Driverless cars are the logical extension of that idea, says Taşkın Padır, director of the Robotics and Intelligent Vehicles Research Laboratory (RIVeR Lab) at Northeastern University. For a digitally-savvy commuter, he notes, there could be no better tool. “The driverless car will become your office,” he says. “You can work, have a teleconference, while you commute.”
Padir notes that Uber and Lyft have already begun to turn Americans away from their own automobiles: “I drive my car to work,” he says, “but I don’t take it out midday if I have an appointment, not when parking is such a problem. I pay the fee for a ride share.”
And he predicts that future generations might not miss the car at all. “Kids these days are already not driving as much,” he says. “I can’t see my 5-year-old needing to get a driver’s license.”
Padir and other advocates also point to public benefits of driverless cars, from easing urban congestion to giving elderly, low-income, and mobility-challenged citizens equal access to transportation. And, of course, there’s safety, since the vast majority of the 1.25 million deaths from automobile accidents worldwide are caused by human error.

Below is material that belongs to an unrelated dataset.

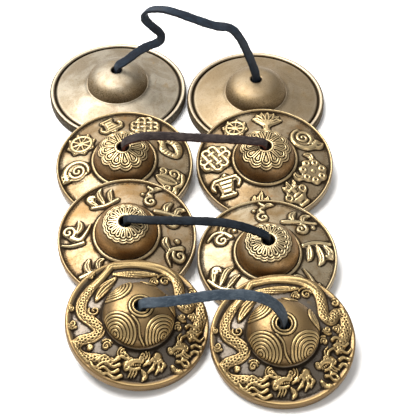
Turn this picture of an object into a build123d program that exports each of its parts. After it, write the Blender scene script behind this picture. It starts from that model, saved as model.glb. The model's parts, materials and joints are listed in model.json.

But as autonomous vehicles take over the roads, those logical arguments will probably take a back seat — so to speak — to emotion. As a population, we’ve already begun to shift from seeing driving as something you do to something you consume, a service rather than a skill. For most of us, the fun is already gone — driving is expensive, inconvenient, dangerous, and oftentimes, compulsory. Seen in that light, real independence isn’t the feeling of opening the rag-top of your Mustang on the highway, but the freedom from havingto drive.
Some evangelists have already glimpsed that future. At a panel discussion on driverless cars last March at the Cambridge (Mass.) Innovation Center, Heidi Wyle, CEO of the startup Venti Technologies, described the experience of a recent test drive in gushing terms.
“The feeling of relaxation I had being ferried around by an autonomous vehicle,” she said, in the tone of a busy woman given an unexpected gift, “I felt like I was on a 10-minute vacation.”